Yes. Rollups include a force inclusion mechanism that lets users submit transactions directly to Layer 1 when the sequencer censors or ignores them. This is slower and more expensive than normal Layer 2 submission, but it guarantees that no centralized sequencer can permanently block a user. It is the escape hatch that keeps a rollup trust-minimized even while its sequencer is centralized.
Frequently Asked Questions
What does a sequencer do?
A sequencer receives transactions submitted to a Layer 2, decides their execution order, produces L2 blocks, gives users a fast soft confirmation, and periodically posts compressed batches to Layer 1 for final settlement.

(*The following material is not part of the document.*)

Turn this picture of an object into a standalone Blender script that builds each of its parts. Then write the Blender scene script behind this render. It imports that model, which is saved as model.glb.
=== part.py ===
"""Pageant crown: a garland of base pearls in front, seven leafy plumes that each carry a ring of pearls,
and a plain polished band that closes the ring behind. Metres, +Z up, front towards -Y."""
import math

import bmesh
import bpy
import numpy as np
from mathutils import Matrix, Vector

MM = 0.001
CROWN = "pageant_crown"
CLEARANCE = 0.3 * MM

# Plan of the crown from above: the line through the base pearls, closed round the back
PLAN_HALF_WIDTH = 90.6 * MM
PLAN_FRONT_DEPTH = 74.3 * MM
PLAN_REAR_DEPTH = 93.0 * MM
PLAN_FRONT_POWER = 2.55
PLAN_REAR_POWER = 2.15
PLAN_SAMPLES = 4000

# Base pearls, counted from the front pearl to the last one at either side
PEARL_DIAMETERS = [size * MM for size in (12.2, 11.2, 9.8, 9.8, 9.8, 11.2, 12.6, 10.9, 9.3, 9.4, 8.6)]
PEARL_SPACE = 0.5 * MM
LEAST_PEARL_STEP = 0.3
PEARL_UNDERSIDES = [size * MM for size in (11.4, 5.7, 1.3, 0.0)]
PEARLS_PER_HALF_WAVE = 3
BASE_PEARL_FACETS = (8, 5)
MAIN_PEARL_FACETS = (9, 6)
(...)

Are rollup sequencers centralized?
Most are today. Arbitrum, Optimism, and Base each run a single operator-controlled sequencer. This delivers low, consistent latency but creates censorship, liveness, and single-point-of-failure risks that decentralization efforts aim to remove.

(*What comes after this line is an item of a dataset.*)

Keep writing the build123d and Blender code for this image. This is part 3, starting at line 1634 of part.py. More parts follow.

What is a shared sequencer?
A shared sequencer is a decentralized network of operators that orders transactions for multiple rollups at once. Projects like Espresso, Astria, and Radius provide censorship resistance and liveness that a single centralized sequencer cannot.
Can a sequencer reorder my transaction for MEV?
In principle yes, because the sequencer controls ordering it could front-run or sandwich transactions to capture MEV. In practice most rollups order on a first-come-first-served basis and do not extract MEV, but the capability is one reason decentralized sequencing matters.
What happens if the sequencer goes offline?
The L2 stops producing new blocks until the sequencer restarts. Funds remain safe because all data is posted to Layer 1, and users can force-withdraw through L1, but normal fast L2 activity pauses during the outage.